# Akorn smoker, grate is rusting



## newarcher (Sep 15, 2013)

Hi everyone.

I've had my Akorn smoker for this first season.  When I bought it, I put crisco all over the cast iron grate and did a nice small seasoning burn, it looked great.

Over the weekend I did some steaks at about 800 degrees which flaked all of the grease in the dome (so I cleaned it out so it didn't fall into the food--at first I thought it was paint coming off).  After it cooled, it appears that part of the grates is now rusting in a couple of spots.  I'm assuming that I cooked all of the crisco out of that part of the grate.

A couple questions:

1)  Since I scraped off all of that flaking grease in the dome, do I need to do another seasoning burn?

2)  What's the best way to deal with the rust?  Do crisco again with a short seasoning burn and then spray it with cooking oil after each cook?

Thanks


----------



## daveomak (Sep 18, 2013)

archer, evening.....    At the temps you are cooking in the Akorn, nothing will work or last.... Not even through I cook cycle.....    800 degrees will carbonize any coating .....    Except maybe baked on enamel, which is a glass coating....   and that will be subject to scratches, cracking and flaking....   You could take the grate to a fabricator and have a grill made of stainless.....  probably 316 alloy....   I know 304 will oxidize... don't know for sure about 316....   It does have more silicon and nickel in it....    that's a question for a metallurgist....  

Dave


----------



## asfastasitgets (Oct 8, 2013)

Your second option is how to keep the cast iron grates seasoned.
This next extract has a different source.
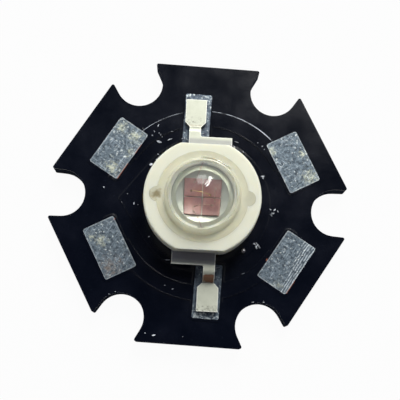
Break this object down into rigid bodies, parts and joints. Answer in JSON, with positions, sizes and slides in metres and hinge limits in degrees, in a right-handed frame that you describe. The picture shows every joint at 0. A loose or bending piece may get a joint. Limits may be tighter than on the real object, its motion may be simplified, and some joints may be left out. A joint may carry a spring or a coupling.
{
  "type": "high power led",
  "caption": "Star-shaped metal-core circuit board carrying a round-bodied power emitter with a clear dome lens, bent leads and solder pads.",
  "frame": {"origin": "centre of the star board on its back face", "axes": "+Z out of the board towards the lens, +Y towards the back lead pad and square to a flat edge of the star, +X towards a screw notch"},
  "size_m": [0.021, 0.02, 0.0071],
  "materials": {
    "aluminium": "rolled sheet with sheared edges",
    "dielectric": "filled epoxy",
    "copper": "etched foil",
    "solder_mask": "cured black ink, satin gloss",
    "tin": "hot levelled tin with fine scratches",
    "silver_plate": "satin silver plate on copper",
    "housing": "moulded ivory polyphthalamide",
    "adhesive": "silver filled epoxy",
    "chip": "polished semiconductor",
    "gold": "drawn gold wire",
    "silicone": "clear gel",
    "lens": "clear moulded polycarbonate"
  },
  "bodies": {
    "root": {"aluminium_base": "aluminium", "dielectric_layer": "dielectric", "thermal_copper": "copper", "back_copper": "copper", "front_copper": "copper", "solder_mask": "solder_mask", "wire_pad_back_left": "tin", "wire_pad_back_right": "tin", "wire_pad_front_left": "tin", "wire_pad_front_right": "tin", "lead_pad_back": "tin", "lead_pad_front": "tin", "lead_solder_back": "tin", "lead_solder_front": "tin", "slug_solder": "tin", "heat_slug": "silver_plate", "emitter_body": "housing", "lead_back": "silver_plate", "lead_front": "silver_plate", "chip_adhesive": "adhesive", "chip_back_left": "chip", "chip_back_right": "chip", "chip_front_right": "chip", "chip_front_left": "chip", "bond_wire_in": "gold", "bond_wire_back": "gold", "bond_wire_right": "gold", "bond_wire_front": "gold", "bond_wire_out": "gold", "silicone_gel": "silicone", "lens": "lens"}
  },
  "joints": []
}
It's just like using cast iron skillets and the like. You have to re-oil after use to keep them seasoned. 

In my Smokin-pro, I just spray them down lightly with whatever cooking spray is cheapest. You can do a rag and oil, as well, but I like the no-mess convenience of the spray.


----------



## jirodriguez (Oct 8, 2013)

If you are doing high heat cooking - yes you will burn off any seasoning you put on the inside. That is why I keep my smoker and grill seperate, I use my WSM for smoking and a regular weber kettle for grilling.


----------